#### GOAL
Transcribe only the lines from the line with "the magnets alone" through the line with "obj.matrix_world = world", exactly, counting both of those lines as part of the stretch.

#### GIVEN DATA

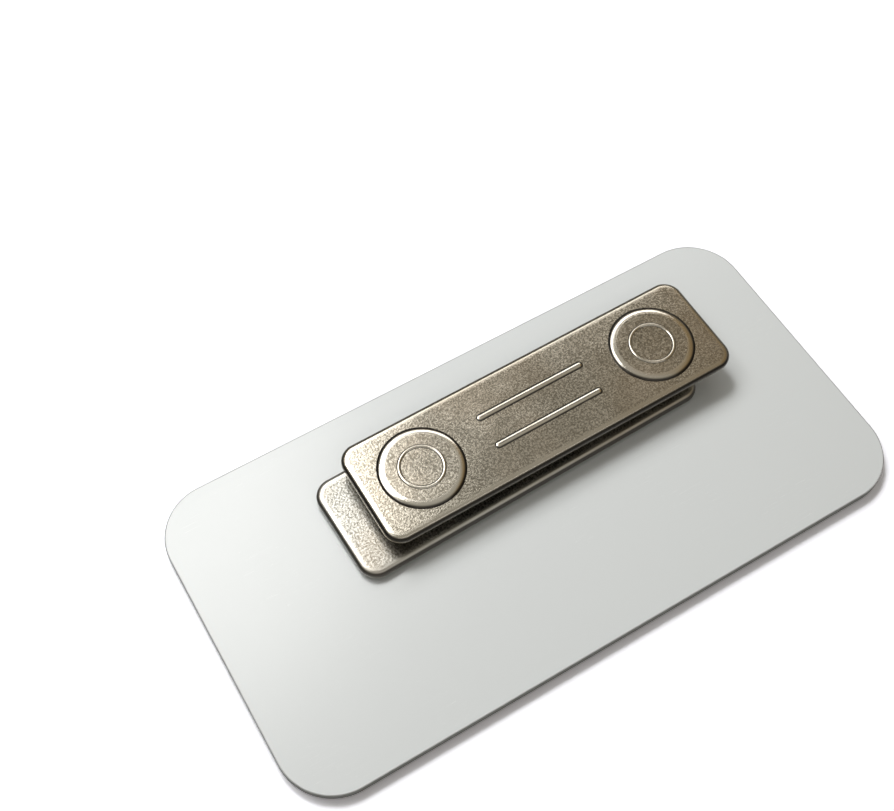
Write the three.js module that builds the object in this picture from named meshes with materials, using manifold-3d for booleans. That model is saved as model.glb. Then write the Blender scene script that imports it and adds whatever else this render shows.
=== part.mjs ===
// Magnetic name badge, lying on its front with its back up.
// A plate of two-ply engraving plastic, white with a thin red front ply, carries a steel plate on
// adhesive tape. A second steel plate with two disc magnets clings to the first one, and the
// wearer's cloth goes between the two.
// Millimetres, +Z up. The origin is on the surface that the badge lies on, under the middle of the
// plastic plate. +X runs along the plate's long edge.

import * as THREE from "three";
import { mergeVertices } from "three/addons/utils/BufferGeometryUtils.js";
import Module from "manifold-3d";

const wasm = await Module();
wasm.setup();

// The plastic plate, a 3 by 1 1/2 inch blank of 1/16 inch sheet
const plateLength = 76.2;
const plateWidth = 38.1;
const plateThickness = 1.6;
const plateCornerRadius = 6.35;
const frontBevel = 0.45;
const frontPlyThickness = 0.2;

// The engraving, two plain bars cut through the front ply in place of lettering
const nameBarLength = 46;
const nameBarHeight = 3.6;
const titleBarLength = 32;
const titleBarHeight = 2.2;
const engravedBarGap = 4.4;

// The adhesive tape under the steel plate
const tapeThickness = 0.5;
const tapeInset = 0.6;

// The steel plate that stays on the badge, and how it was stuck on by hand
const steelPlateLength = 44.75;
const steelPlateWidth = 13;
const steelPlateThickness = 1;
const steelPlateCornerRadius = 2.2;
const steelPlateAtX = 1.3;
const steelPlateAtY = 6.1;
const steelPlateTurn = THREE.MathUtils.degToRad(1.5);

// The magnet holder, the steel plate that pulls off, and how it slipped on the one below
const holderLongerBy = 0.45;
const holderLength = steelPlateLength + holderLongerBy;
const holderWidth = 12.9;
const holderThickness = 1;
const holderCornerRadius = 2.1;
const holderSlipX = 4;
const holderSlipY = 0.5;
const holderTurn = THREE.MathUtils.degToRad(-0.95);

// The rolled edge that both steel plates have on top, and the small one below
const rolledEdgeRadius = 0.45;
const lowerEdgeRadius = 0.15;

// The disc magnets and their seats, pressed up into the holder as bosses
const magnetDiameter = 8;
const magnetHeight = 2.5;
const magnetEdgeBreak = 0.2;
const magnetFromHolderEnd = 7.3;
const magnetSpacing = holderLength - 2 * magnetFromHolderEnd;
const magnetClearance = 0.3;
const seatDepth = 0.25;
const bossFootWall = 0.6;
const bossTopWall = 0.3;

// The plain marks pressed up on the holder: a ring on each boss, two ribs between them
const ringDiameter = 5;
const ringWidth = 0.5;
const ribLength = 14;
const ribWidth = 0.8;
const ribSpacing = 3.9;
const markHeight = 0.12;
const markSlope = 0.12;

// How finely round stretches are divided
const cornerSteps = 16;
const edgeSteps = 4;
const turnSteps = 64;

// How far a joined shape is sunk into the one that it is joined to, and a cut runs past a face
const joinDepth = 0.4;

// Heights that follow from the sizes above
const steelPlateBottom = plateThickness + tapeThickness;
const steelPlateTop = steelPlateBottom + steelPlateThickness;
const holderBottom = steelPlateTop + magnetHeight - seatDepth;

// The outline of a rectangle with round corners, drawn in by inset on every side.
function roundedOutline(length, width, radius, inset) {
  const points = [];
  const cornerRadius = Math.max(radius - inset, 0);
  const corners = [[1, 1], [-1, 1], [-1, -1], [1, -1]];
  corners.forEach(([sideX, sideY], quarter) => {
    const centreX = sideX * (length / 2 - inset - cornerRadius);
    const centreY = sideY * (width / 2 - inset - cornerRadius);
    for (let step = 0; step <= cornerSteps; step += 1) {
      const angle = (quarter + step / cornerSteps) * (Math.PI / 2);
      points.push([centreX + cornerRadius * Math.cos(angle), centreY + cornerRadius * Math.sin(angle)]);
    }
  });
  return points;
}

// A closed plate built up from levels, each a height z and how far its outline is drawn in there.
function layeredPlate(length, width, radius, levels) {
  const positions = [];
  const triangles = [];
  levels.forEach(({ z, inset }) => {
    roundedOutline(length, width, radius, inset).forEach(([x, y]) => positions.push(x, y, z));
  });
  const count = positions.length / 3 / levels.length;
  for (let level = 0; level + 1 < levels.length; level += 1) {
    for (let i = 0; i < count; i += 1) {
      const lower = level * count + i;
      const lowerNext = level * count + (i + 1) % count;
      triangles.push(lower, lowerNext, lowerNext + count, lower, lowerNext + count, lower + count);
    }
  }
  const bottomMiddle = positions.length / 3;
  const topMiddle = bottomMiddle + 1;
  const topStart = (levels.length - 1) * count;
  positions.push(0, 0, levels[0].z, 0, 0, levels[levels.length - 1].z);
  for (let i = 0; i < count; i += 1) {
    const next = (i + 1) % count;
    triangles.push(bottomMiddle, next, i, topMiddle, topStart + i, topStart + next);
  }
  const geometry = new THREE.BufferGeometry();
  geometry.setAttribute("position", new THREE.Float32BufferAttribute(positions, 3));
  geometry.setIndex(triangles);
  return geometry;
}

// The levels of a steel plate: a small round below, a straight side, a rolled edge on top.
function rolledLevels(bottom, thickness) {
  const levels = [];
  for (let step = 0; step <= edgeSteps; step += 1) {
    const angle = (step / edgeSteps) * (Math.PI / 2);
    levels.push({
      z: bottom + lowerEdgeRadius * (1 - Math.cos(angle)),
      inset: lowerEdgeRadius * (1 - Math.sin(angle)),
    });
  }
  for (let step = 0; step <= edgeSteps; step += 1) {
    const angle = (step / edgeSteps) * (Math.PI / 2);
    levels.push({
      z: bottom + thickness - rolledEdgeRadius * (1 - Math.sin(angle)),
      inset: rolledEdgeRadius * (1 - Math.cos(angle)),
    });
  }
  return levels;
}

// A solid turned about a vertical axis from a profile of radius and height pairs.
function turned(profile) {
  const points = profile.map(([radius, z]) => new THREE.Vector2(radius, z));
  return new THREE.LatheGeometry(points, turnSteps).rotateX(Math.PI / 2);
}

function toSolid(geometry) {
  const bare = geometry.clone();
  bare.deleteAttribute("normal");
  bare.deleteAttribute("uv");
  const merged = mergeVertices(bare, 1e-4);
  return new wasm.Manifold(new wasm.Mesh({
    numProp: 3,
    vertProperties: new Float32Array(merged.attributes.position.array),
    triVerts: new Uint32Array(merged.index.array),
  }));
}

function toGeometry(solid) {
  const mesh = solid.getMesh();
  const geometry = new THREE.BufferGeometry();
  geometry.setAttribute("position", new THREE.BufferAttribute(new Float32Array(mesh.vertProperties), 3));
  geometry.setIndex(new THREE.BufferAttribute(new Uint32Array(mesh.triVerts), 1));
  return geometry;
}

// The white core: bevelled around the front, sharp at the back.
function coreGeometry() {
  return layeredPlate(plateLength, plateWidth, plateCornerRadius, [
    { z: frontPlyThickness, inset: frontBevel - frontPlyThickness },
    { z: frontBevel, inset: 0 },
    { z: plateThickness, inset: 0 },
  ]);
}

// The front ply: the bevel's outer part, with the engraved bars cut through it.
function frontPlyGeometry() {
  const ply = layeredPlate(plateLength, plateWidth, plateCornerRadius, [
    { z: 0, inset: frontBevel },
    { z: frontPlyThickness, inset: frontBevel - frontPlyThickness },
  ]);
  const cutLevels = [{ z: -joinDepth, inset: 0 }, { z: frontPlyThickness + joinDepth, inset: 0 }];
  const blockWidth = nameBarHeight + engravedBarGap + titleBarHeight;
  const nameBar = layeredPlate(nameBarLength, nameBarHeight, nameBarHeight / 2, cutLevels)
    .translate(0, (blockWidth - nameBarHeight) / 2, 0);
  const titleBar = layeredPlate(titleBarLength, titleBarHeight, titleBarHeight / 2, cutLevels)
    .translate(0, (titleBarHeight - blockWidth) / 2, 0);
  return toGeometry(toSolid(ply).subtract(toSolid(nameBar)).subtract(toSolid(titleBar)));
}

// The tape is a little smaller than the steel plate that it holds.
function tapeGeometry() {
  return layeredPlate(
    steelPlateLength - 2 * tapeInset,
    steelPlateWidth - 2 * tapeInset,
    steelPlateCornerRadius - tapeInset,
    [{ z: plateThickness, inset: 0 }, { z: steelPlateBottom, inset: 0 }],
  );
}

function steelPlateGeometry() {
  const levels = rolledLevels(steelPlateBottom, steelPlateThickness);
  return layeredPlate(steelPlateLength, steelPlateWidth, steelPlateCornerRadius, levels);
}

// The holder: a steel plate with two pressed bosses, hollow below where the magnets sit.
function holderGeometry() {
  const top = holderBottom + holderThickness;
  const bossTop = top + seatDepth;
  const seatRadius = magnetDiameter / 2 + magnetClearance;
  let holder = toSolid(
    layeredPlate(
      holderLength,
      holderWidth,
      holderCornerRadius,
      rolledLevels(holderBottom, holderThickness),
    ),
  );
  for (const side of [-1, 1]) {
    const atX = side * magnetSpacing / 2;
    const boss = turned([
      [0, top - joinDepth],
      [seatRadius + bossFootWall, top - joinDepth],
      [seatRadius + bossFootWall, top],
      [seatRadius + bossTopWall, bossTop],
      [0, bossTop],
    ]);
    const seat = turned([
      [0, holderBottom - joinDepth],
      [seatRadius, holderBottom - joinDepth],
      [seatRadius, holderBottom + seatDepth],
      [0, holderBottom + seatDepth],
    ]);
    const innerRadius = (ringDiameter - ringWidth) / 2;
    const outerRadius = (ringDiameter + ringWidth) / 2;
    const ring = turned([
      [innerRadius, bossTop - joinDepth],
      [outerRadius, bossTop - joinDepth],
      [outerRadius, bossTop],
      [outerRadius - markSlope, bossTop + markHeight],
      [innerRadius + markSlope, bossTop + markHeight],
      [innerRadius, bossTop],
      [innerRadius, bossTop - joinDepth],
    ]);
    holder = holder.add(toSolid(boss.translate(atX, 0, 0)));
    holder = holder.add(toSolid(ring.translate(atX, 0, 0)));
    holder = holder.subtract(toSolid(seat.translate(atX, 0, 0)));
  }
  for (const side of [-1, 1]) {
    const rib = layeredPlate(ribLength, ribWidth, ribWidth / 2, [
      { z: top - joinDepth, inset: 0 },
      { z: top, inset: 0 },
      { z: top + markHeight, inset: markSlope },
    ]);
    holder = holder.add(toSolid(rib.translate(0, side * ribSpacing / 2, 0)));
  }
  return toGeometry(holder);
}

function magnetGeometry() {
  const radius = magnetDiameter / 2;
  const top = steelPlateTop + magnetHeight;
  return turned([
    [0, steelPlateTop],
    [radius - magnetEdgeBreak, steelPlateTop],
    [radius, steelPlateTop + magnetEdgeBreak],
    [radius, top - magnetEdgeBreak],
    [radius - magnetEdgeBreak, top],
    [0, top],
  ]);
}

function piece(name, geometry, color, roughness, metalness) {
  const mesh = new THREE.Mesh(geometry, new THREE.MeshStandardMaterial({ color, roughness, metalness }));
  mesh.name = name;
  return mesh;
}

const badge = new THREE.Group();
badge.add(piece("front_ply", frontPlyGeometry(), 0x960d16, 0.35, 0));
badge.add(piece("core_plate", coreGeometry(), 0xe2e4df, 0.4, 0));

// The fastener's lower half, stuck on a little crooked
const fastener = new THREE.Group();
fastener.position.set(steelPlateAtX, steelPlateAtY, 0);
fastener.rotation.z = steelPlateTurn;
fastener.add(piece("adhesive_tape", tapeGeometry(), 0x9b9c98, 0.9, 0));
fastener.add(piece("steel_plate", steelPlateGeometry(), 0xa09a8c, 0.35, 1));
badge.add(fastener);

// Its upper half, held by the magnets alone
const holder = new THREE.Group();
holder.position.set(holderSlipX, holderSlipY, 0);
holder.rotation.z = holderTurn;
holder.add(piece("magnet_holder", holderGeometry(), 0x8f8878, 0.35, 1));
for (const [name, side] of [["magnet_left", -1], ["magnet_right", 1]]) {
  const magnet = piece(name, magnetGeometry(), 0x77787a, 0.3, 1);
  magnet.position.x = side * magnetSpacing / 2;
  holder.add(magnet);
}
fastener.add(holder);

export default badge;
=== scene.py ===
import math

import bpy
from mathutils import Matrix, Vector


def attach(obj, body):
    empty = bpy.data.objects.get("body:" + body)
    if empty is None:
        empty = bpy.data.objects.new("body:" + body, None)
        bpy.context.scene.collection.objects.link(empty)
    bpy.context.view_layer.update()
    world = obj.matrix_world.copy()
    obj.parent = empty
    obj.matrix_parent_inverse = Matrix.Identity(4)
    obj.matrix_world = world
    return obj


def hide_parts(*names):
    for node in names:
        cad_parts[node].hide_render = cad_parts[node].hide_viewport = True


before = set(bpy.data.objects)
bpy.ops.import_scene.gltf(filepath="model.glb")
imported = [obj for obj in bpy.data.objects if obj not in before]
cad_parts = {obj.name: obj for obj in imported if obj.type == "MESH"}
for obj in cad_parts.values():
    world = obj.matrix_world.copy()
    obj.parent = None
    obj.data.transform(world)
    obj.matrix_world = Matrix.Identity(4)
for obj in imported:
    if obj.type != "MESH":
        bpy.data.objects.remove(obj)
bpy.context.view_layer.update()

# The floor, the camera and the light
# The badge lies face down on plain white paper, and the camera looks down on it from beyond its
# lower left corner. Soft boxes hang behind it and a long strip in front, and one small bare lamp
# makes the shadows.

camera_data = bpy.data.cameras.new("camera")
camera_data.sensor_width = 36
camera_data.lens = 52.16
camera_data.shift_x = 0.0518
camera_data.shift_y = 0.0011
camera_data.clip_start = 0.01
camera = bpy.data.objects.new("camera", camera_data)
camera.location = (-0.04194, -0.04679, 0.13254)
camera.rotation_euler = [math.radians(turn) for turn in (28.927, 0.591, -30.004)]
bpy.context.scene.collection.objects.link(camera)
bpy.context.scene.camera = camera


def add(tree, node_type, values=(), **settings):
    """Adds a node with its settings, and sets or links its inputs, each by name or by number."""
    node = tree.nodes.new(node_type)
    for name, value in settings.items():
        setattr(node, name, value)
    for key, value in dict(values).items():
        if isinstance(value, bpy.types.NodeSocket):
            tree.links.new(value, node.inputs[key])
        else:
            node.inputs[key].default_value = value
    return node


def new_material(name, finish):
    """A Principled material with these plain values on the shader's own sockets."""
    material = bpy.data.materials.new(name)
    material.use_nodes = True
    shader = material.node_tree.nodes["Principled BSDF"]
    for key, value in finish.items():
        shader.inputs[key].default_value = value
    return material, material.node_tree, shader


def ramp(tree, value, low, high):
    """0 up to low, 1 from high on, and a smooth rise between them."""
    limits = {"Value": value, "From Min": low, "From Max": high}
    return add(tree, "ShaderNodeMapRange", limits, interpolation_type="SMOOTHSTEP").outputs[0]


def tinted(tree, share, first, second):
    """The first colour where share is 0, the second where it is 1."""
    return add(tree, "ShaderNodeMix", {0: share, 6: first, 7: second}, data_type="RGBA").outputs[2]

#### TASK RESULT
// Its upper half, held by the magnets alone
const holder = new THREE.Group();
holder.position.set(holderSlipX, holderSlipY, 0);
holder.rotation.z = holderTurn;
holder.add(piece("magnet_holder", holderGeometry(), 0x8f8878, 0.35, 1));
for (const [name, side] of [["magnet_left", -1], ["magnet_right", 1]]) {
  const magnet = piece(name, magnetGeometry(), 0x77787a, 0.3, 1);
  magnet.position.x = side * magnetSpacing / 2;
  holder.add(magnet);
}
fastener.add(holder);

export default badge;
=== scene.py ===
import math

import bpy
from mathutils import Matrix, Vector


def attach(obj, body):
    empty = bpy.data.objects.get("body:" + body)
    if empty is None:
        empty = bpy.data.objects.new("body:" + body, None)
        bpy.context.scene.collection.objects.link(empty)
    bpy.context.view_layer.update()
    world = obj.matrix_world.copy()
    obj.parent = empty
    obj.matrix_parent_inverse = Matrix.Identity(4)
    obj.matrix_world = world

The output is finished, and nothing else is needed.